WhiteBear Wiki

a set of foundation classes for database engines

Status: Beta

Brought to you by: silex6

Set_engine

The Pipeline engine is the one of the runtime components of the database engine. Goal of the pipeline engine is to execute DML operations expressed as SQL queries. The engine should automatically detect the fastest algorithms to execute a given query, and execute the query accordingly. Selected algorithm depends on physical structures added by the user and overall database content; scenario detection is a fully automated process. The pipeline engine implement a tree of state machines that exchange messages. Any record that has been calculated should be sent to the user as soon as possible even if query is still running.

Background
- Pipeline builder and filters
Relational algebra and SQL
Topics
Filters reference
- The filters
See also

Background

Pipeline engine component goal is to prepare and execute DML operations expressed as SQL queries. This component should use physical engine functions for low-level access to data, including reading and writing records, index seeks, and transaction management. The queries are first translated from SQL code to an internal representation made of a set of objects from the runtime framework.

When the database engine is used as an embedded component every thread of the host application can run its own copy of the pipeline engine. When running as a server, the server runtime should create a worker thread attached to every client connection and every worker thread runs its own copy of the pipeline engine.

The pipeline engine should have two sub-components: the filters set and the pipeline builder.

Set calculations should be done by a set of filters linked together into a pipe-and-filter architecture. Every filter is a specific set operator (filter, project, union, Cartesian product).

The filters can be implemented as state machines that do an operation, and store their current state on a private structure in order to continue operation on next call. Algorithms in this specification are based on continuation programming style, and more complicated algorithms have to be applied if filters are implemented as state machines.

If possible (in most case), calculation should be done as a streaming process: every single record that has been calculated should be sent to the client while filters continue to process subsequent records.

Pipeline builder and filters

The pipeline builder is the component that should create filters instances and link them together.
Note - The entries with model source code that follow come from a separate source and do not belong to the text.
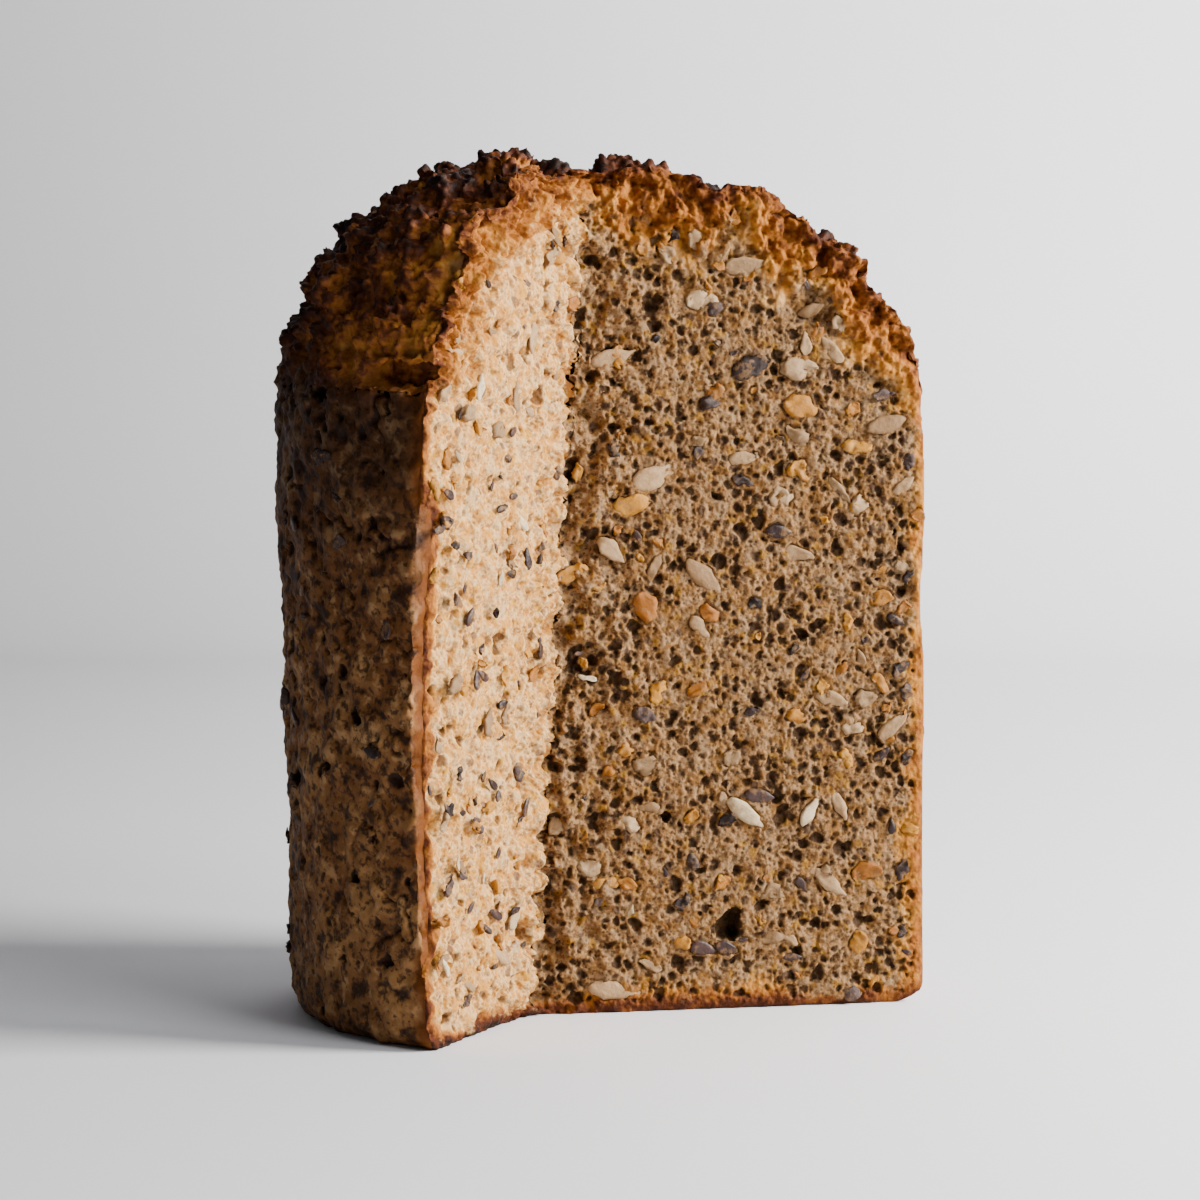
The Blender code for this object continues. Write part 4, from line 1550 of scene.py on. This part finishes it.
@dataclass
class Studio:
    """A pale sweep with painted light and shade across it, soft light from the right, and the
    camera.
    """

    sweep_back: float = 0.60
    sweep_round: float = 0.10
    sweep_wide: float = 3.0
    sweep_front: float = 1.6
    sweep_high: float = 1.8
    paper_painted_shade: Colour = (0.49, 0.49, 0.51)
    paper_painted_light: Colour = (0.97, 0.97, 0.99)
    paper_painted_run: tuple[float, float] = (-0.28, 0.24)
    room_strength: float = 0.10
    lamps: tuple[Lamp, ...] = (
        Lamp("window", (0.80, -0.15, 0.42), (0.0, 0.0, 0.05), 0.36, 30.0, (1.0, 0.975, 0.94)),
        Lamp("front", (0.9, -0.9, 0.9), (0.1, -0.3, 0.0), 0.6, 15.0, (0.95, 0.97, 1.0)),
        Lamp("backdrop", (0.75, 0.30, 0.8), (0.4, 0.66, 0.25), 0.4, 1.8, (0.96, 0.97, 1.0)),
    )
    camera_spot: tuple[float, float, float] = (-0.0015, -0.8, 0.144)
    camera_pitch: float = math.radians(5.1)
    camera_lens: float = 135.5

    def sweep(self) -> None:
        """Models the floor and the wall behind as one curved sheet."""
        deselect_all()
        bpy.ops.mesh.primitive_plane_add(size=1.0)
        sheet = bpy.context.object
        sheet.name = "sweep"
        bpy.ops.object.mode_set(mode="EDIT")
        bpy.ops.mesh.select_all(action="SELECT")
        deep = self.sweep_front + self.sweep_back
        bpy.ops.transform.resize(value=(2.0 * self.sweep_wide, deep, 1.0))
        middle = 0.5 * (self.sweep_back - self.sweep_front)
        bpy.ops.transform.translate(value=(0.0, middle, 0.0))
        bpy.ops.object.mode_set(mode="OBJECT")
        rear_edge = self.sweep_back - 0.01
        for vertex in sheet.data.vertices:
            vertex.select = vertex.co.y > rear_edge
        for edge in sheet.data.edges:
            edge.select = all(sheet.data.vertices[i].co.y > rear_edge for i in edge.vertices)
        for face in sheet.data.polygons:
            face.select = False
        bpy.ops.object.mode_set(mode="EDIT")
        bpy.ops.mesh.select_mode(type="EDGE")
        bpy.ops.mesh.spin(
            steps=24,
            angle=math.radians(-90.0),
            center=(0.0, self.sweep_back, self.sweep_round),
            axis=(1.0, 0.0, 0.0),
        )
        bpy.ops.mesh.extrude_region_move(
            TRANSFORM_OT_translate={"value": (0.0, 0.0, self.sweep_high)}
        )
        bpy.ops.object.mode_set(mode="OBJECT")
        bpy.ops.object.shade_smooth()
        sheet.data.materials.append(self.paper())

    def paper(self) -> bpy.types.Material:
        """The sweep's paper, with painted light and shade: darker on the left and much paler on the
        lit right.

        Returns:
            The material.
        """
        made, bench, at = material_bench("sweep_paper")
        across = bench.axis(at, 0)
        # Painted light and shade: the paper runs from dark on the left to pale on the lit right.
        colour = bench.blend(bench.span(across, *self.paper_painted_run), self.paper_painted_shade, self.paper_painted_light)
        finish_off(bench, colour, bench.noise(at, 0.004, 3.0), 0.00005, 0.85)
        return made

    def build(self) -> None:
        """Sets up the stage, the lights, the world and the camera."""
        self.sweep()
        for lamp in self.lamps:
            lamp.hang()
        world = bpy.data.worlds.new("room")
        world.use_nodes = True
        world.node_tree.nodes["Background"].inputs["Color"].default_value = (0.93, 0.95, 1.0, 1.0)
        world.node_tree.nodes["Background"].inputs["Strength"].default_value = self.room_strength
        bpy.context.scene.world = world
        camera = bpy.data.cameras.new("camera")
        camera.lens = self.camera_lens
        camera.sensor_width = 36.0
        camera.clip_start = 0.05
        held = bpy.data.objects.new("camera", camera)
        held.location = self.camera_spot
        held.rotation_euler = (math.radians(90.0) - self.camera_pitch, 0.0, 0.0)
        bpy.context.scene.collection.objects.link(held)
        bpy.context.scene.camera = held


def loaf_finishes() -> dict[Region, bpy.types.Material]:
    """The material of each part of the loaf's surface.

    Returns:
        The materials, by part.
    """
    # The rear and near faces are one crumb given two sets of colours for how each is lit: the
    # rear's darker colours are painted shade, the near's paler ones painted light.
    rear = CrumbFinish(
        "rear_crumb",
        light=(0.265, 0.143, 0.060),
        body=(0.112, 0.053, 0.017),
        warm=(0.155, 0.066, 0.013),
        cool=(0.200, 0.120, 0.058),
        bran=(0.045, 0.023, 0.013),
        flake=(0.230, 0.105, 0.012),
        pore=(0.017, 0.0062, 0.0011),
        tiny_pore_shade=0.62,
        rim_level=0.54,
        rim_fall=0.20,
        crown_level=0.72,
        crown_band=11.0 * MM,
    )
    near = CrumbFinish(
        "near_crumb",
        light=(0.58, 0.335, 0.125),
        body=(0.36, 0.170, 0.046),
        warm=(0.44, 0.185, 0.028),
        cool=(0.45, 0.290, 0.135),
        bran=(0.120, 0.062, 0.034),
        flake=(0.440, 0.205, 0.022),
        pore=(0.080, 0.027, 0.005),
        tiny_pore_shade=0.45,
        rim_level=0.74,
        rim_fall=0.40,
        crown_level=0.68,
        crown_band=12.0 * MM,
    )
    crust = CrustFinish("crust").make()
    return {
        Region.REAR_CRUMB: rear.make(),
        Region.NEAR_CRUMB: near.make(),
        Region.CROWN: crust,
        Region.WALL: crust,
        Region.BASE: crust,
    }


def main() -> None:
    """Builds the studio, the loaf's surface and its seeds."""
    logging.basicConfig(level=logging.INFO, format="%(relativeCreated)6d ms  %(message)s")
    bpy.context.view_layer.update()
    plan = CutPlan()
    Studio().build()
    Loaf(plan).build(loaf_finishes())


if __name__ == "__main__":
    main()
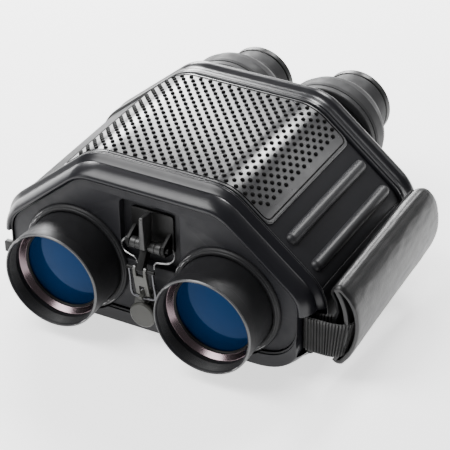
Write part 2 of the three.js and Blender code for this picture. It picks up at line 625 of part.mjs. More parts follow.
function addStrap() {
  let webbing = strapBand(STRAP_THICKNESS, 0);
  const centre = (facing) => [STRAP_BAR_X, facing * STRAP_BAR_Y, strapHeight(facing)];
  for (const facing of [-1, 1]) {
    webbing = webbing.add(bar(STRAP_EYE + STRAP_THICKNESS, strapWidth(facing), 'z', centre(facing), 20));
  }
  for (const facing of [-1, 1]) {
    webbing = webbing.subtract(bar(STRAP_EYE, STRAP_WIDTH + 4, 'z', centre(facing), 20));
  }
  piece('strap_webbing', webbing, 'webbing');

  // The pad is a bulging sleeve. Towards the rear it gets narrower, flatter and higher.
  const section = new THREE.Shape();
  section.moveTo(105.5, 59);
  section.quadraticCurveTo(109, 62, 112, 59);
  section.bezierCurveTo(123, 51, 125, 27, 111, 11);
  section.quadraticCurveTo(107, 9, 105, 12);
  section.bezierCurveTo(114, 26, 115, 46, 105.5, 59);
  const stations = [
    [1, 0.72], [0.975, 0.88], [0.92, 0.97], [0.8, 1], [0.55, 1], [0.3, 1], [0.03, 1],
    [0.005, 0.96], [0, 0.92],
  ];
  const pad = loft(stations.map(([rearward, size]) => {
    const outline = section.getPoints(7).slice(0, -1).map(({ x, y: z }) => {
      const drop = (59 - z) / 49;
      const shift = 7.2 * drop - 0.8 - 21.6 * drop * (1 - drop);
      const centreZ = THREE.MathUtils.lerp(36, 44, rearward);
      const movedX = x + rearward * shift;
      const movedZ = z + rearward * (3.6 + 14 * drop);
      return new THREE.Vector2(115 + (movedX - 115) * size, centreZ + (movedZ - centreZ) * size);
    });
    return { y: THREE.MathUtils.lerp(PAD_FRONT, PAD_REAR, rearward), outline };
  }));
  piece('strap_pad', pad.subtract(strapBand(STRAP_THICKNESS + 1.4, 1.2)), 'leather');

  for (const { side, sign } of SIDES) {
    for (const [end, facing] of [['front', -1], ['rear', 1]]) {
      const x = sign * STRAP_BAR_X;
      const y = facing * STRAP_BAR_Y;
      const z = strapHeight(facing);
      let strapBar = bar(STRAP_BAR_RADIUS, strapWidth(facing) + 8, 'z', [x, y, z]);
      if (sign < 0) {
        strapBar = strapBar.add(box(x - 6.6, x, y - 1.6, y + 1.6, z - 7.6, z - 0.6));
      }
      piece(`strap_bar_${end}_${side}`, strapBar, 'steel');
    }
  }
}

// ---- stabiliser ---------------------------------------------------------------------------------

// A frame hangs from a bearing under the roof and yaws; a cradle pitches in it. The cradle carries
// the erecting prisms and the gyro, so that the image stays still while the body shakes.
function addStabiliser() {
  const low = GIMBAL_Z - 4;
  const high = GIMBAL_Z + 4;
  const frame = { x: 84, y: 40 };
  const cradle = { x: 76, y: 31 };
  const wall = 4;
  const hoop = ({ x, y }) => {
    const rim = roundedShape([[-x, -y, 10], [x, -y, 10], [x, y, 10], [-x, y, 10]]);
    const inX = x - wall;
    const inY = y - wall;
    const hole = roundedShape([[-inX, -inY, 7], [inX, -inY, 7], [inX, inY, 7], [-inX, inY, 7]]);
    return alongZ(rim, low, high, 3).subtract(alongZ(hole, low - 1, high + 1, 3));
  };

  const bearing = bar(10, 3, 'z', [0, 0, 92.2], COARSE).add(bar(6.5, 9, 'z', [0, 0, 88], COARSE));
  piece('gimbal_bearing', bearing.subtract(bar(3.6, 20, 'z', [0, 0, 86], COARSE)), 'brass');

  // The arch over the gyro joins the frame to its spindle.
  const archTop = 82;
  const arch = new THREE.Shape([[-frame.y, low], [-frame.y + wall, low], [-frame.y + wall, archTop - 8],
    [-frame.y + 10, archTop - 3], [frame.y - 10, archTop - 3], [frame.y - wall, archTop - 8],
    [frame.y - wall, low], [frame.y, low], [frame.y, archTop - 6], [frame.y - 9, archTop],
    [9 - frame.y, archTop],
    [-frame.y, archTop - 6]].map(([y, z]) => new THREE.Vector2(y, z)));
  const spindle = bar(3.4, 10, 'z', [0, 0, archTop + 3.9], COARSE);
  const pivotBore = bar(2.6, 200, 'x', [0, 0, GIMBAL_Z], COARSE);
  const outer = hoop(frame).add(alongX(arch, -5, 5)).add(spindle).subtract(pivotBore);
  piece('gimbal_frame', outer, 'aluminium');

  let inner = hoop(cradle);
  for (const { side, sign } of SIDES) {
    const span = (near, far, ...rest) => (
      box(Math.min(sign * near, sign * far), Math.max(sign * near, sign * far), ...rest));
    const prismNear = OBJECTIVE_X - PRISM_HALF_WIDTH;
    const prismFar = OBJECTIVE_X + PRISM_HALF_WIDTH;
    inner = inner.add(span(prismNear - GAP - 4, prismNear - GAP, -cradle.y, cradle.y, low, high));
    inner = inner.add(span(prismFar + GAP, prismFar + GAP + 3, -cradle.y, cradle.y, low, high));
    inner = inner.add(bar(2.4, 9, 'x', [sign * (cradle.x + 3.5), 0, GIMBAL_Z], COARSE));
    const profile = new THREE.Shape([[-22, 25], [22, 25], [22, 44], [9, 57], [-9, 57], [-22, 44]]
      .map(([y, z]) => new THREE.Vector2(y, z)));
    const centreX = sign * OBJECTIVE_X;
    const prism = alongX(profile, centreX - PRISM_HALF_WIDTH, centreX + PRISM_HALF_WIDTH);
    piece(`prism_${side}`, prism, 'glass');
  }
  piece('gimbal_cradle', inner, 'aluminium');

  const drum = tube(ROTOR_RADIUS + 1.5, ROTOR_RADIUS + 4, -16, 16, 0, GYRO_Z);
  const axle = 2.5;
  const ends = [-16, 13.5].map((y) => rod(ROTOR_RADIUS + 3, y, y + 2.5, 0, GYRO_Z)
    .subtract(rod(axle + 0.1, y - 1, y + 4, 0, GYRO_Z)));
  const feet = box(-25, 25, -5, 5, low, low + 5)
    .subtract(rod(ROTOR_RADIUS + 3, -20, 20, 0, GYRO_Z));
  piece('gyro_housing', drum.add(ends[0]).add(ends[1]).add(feet), 'dark_metal');
  const rotor = rod(ROTOR_RADIUS, -11, 11, 0, GYRO_Z).add(rod(axle, -17, 17, 0, GYRO_Z));
  piece('gyro_rotor', rotor, 'brass');

  piece('circuit_board', box(-21, 21, 51.6, 53.2, 32, 86), 'board');
}

// ---- build --------------------------------------------------------------------------------------

addCasing();
addGripPlate();
addBase();
addBezels();
addFrontPanel();
addRearPanel();
SIDES.forEach(addObjective);
SIDES.forEach(addEyepiece);
addPowerButton();
addLatch();
addBattery();
addStrap();
addStabiliser();

export default group;
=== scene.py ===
import json
import math

import bpy
import numpy as np
from mathutils import Matrix, Vector


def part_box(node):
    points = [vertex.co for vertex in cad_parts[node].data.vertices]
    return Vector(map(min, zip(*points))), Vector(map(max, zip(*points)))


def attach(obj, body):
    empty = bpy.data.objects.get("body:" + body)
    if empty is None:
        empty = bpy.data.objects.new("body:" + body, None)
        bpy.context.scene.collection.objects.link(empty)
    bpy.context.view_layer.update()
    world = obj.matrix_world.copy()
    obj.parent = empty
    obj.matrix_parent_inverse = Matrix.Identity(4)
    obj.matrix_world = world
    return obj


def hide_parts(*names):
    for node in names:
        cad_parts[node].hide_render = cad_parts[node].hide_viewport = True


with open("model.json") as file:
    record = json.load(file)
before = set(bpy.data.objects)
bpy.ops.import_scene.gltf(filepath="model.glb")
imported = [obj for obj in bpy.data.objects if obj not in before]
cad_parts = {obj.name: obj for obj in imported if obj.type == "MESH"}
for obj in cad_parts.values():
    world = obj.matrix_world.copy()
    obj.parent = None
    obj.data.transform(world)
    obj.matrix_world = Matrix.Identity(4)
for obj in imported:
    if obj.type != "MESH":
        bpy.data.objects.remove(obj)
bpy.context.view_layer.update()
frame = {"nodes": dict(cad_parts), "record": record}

# Shared dimensions, in millimetres, in the frame of the CAD part.
TOP = 99.0
HALF = 99.5
BEND = 42.3
SLOPE = math.radians(40)
RADII = {"bend": 30.0, "side": 28.0, "sole": 36.0}
OBJECTIVE = (46.6, 36.5)
EYE = (32.2, 57.1)
SIDES = {"left": 1, "right": -1}


# ---- mesh tools ------------------------------------------------------------------------------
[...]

The pipeline builder should try several ways to connect components together, and estimate cost of the calculation in terms of I/O calls. Cost calculation should be done using the filters. The builder should then choose the most cost-effective way, run set calculation that matches current SQL statement and collect results.

The pipeline builder should link filters together on a tree-like structure. Producer filters will be placed on top, and consumer filter will be placed on bottom, while pass filters will be placed in the middle. Join and Union filters are binary operators; they have two input connectors and one output. Filters and filtering predicate are compound objects constructed by the SQL runtime.

A general sequence of the filters in tree like - WHERE - JOIN - UNION - GROUP BY - HAVING - INSERT INTO – could be used by the pipeline as default calculation strategy.

Filters should use internal ids of the tables and columns. Matching between objects name of table / view / field and their internal ids should be done using the catalog component, during the preparation phase of runtime classes.

The pipeline should use expression related classes of the runtime framework in order to calculate result of expressions used in queries. The expression compound objects should first be built by the SQL parser according to SQL source text.

Relational algebra and SQL

The relational algebra theory defines 7 set operators. A set is a collection of elements, where every element have same list of attributes. Sets are called relations and are very similar to a record set that can be extracted from database table or view.

The relational algebra operators are:

Selection (also called filter). This operator creates a record set where every record matches the specified criteria.
Projection: this operator creates a record set where every record has the specified list of attributes.

The relational runtime should contain a filter component that calculates selection and projection at the same time. These operations are requested in SQL using the SELECT statement.

union: operator create a record set C from two record sets A and B, where C will contains records found in A or in B.
intersect: operator create a set C from two record sets A and B, where C will contains records found in both A and B.
difference: operator create a set C from two record sets A and B, where C will contains records found in A but not in B.
product: Cartesian product, create a set C from two records sets A and B, where records of C contains all possible ways to combine attributes of records from A and B.
divide: Cartesian divide, create a set C from two records sets A and B, where records of C are those that combined with B will result on A. this is the opposite of the Cartesian product.

The set engine should contain filter components that calculate union and difference. These operations are requested in SQL using the UNION and EXCEPT statements.

The intersect and product operations are used during SQL joins and can be requested in SQL using the JOIN and WHERE statements. The relational runtime should contain a component that calculates joins.

Cartesian divide does not need to be implemented as this operation can not be requested in SQL (no corresponding statement).

Topics

Filters reference

The pages below are a detailed reference of the filter algorithms that should be implemented, including cost calculation rules and general calculation algorithms. Most filters have several possible algorithms, and cost calculation is different for each algorithm.

The general algorithms explained are a shrink-wrapped form of the algorithms that should be implemented. For purpose of readability of the algorithms the following implementation details have been omitted:

Error handling and rules related to request messages.
There could be several predicate operators, as '=', '>', '=>' ... only one predicate is taken in account in the sample algorithm.
On filters that have 2 inputs, the A and B input stream can be swapped, and swapping could impact calculation cost.